Under the default PFIC rules:

 

-any gain realized on the sale or other disposition (including dispositions and certain other events that would not otherwise be treated as taxable events) of Common Shares (including an indirect disposition of the stock of any Subsidiary PFIC) and any “excess distribution” (defined as a distribution to the extent it (together with all other distributions received in the relevant tax year) exceeds 125% of the average annual distributions received during the preceding three years) received on Common Shares or with respect to the stock of a Subsidiary PFIC will be allocated ratably to each day of such U.S. Holder’s holding period for the Common Shares;

 

-the amount allocated to the current tax year and any year prior to the first year in which the Corporation was a PFIC will be taxed as ordinary income in the current year; the amount allocated to each of the other tax years (the “Prior PFIC Years”) will be subject to tax at the highest ordinary income tax rate in effect for the applicable class of taxpayer for that year; and

 

-an interest charge will be imposed with respect to the resulting tax attributable to each Prior PFIC Year, which interest charge is not deductible by non-corporate U.S. Holders.

 

A U.S. Holder that makes a timely and effective “mark-to-market” election under Section 1296 of the Code (a “Mark-to-Market Election”) or a timely and effective election to treat the Corporation and each Subsidiary PFIC as a “qualified electing fund” (a “QEF”) under Section 1295 of the Code (a “QEF Election”) may generally mitigate or avoid the PFIC consequences described above with respect to Common Shares.

 

U.S. Holders should be aware that, for each tax year, if any, that the Corporation is a PFIC, the Corporation can provide no assurances that it will satisfy the record keeping requirements of a PFIC, or that it will make available to U.S. Holders the information such U.S. Holders require to make a QEF Election with respect to the Corporation or any Subsidiary PFIC. U.S. Holders are urged to consult their own tax advisors regarding the potential application of the PFIC rules to the ownership and disposition of Common Shares, and the availability of certain U.S. tax elections under the PFIC rules.

 

A timely and effective QEF Election requires a U.S. Holder to include currently in gross income each year its pro rata share of the Corporation’s ordinary earnings and net capital gains, regardless of whether such earnings and gains are actually distributed.
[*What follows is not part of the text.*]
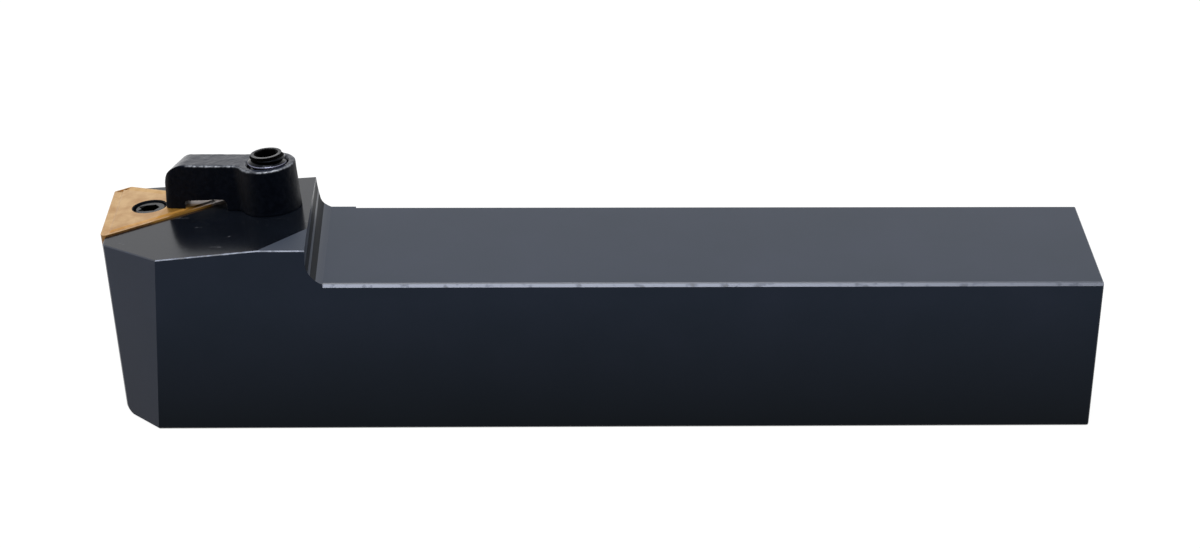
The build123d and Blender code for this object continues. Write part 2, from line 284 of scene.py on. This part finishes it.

Thus, a U.S. Holder could have a tax liability with respect to such ordinary earnings or gains without a corresponding receipt of cash from the Corporation. If the Corporation is a QEF with respect to a U.S. Holder, the U.S. Holder’s basis in the Common Shares will be increased to reflect the amount of the taxed but undistributed income. Distributions of income that had previously been taxed will result in a corresponding reduction of basis in the Common Shares and will not be taxed again as a distribution to a U.S. Holder. Taxable gains on the disposition of Common Shares by a U.S. Holder that has made a timely and effective QEF Election are generally capital gains. A U.S. Holder must make a QEF Election for the Corporation and each Subsidiary PFIC if it wishes to have this treatment. To make a QEF Election, a U.S. Holder will need to have an annual information statement from the Corporation setting forth the ordinary earnings and net capital gains for the year. In general, a U.S. Holder must make a QEF Election on or before the due date for filing its income tax return for the first year to which the QEF Election will apply. Under applicable Treasury Regulations, a U.S. Holder will be permitted to make retroactive elections in particular circumstances, including if it had a reasonable belief that the Corporation was not a PFIC and filed a protective statement. If a U.S. Holder owns PFIC stock indirectly through another PFIC, separate QEF Elections must be made for the PFIC in which the U.S. Holder is a direct shareholder and the Subsidiary PFIC for the QEF rules to apply to both PFICs. Each U.S. Holder should consult its own tax advisor regarding the availability and desirability of, and procedure for, making a timely and effective QEF Election for the Corporation and any Subsidiary PFIC.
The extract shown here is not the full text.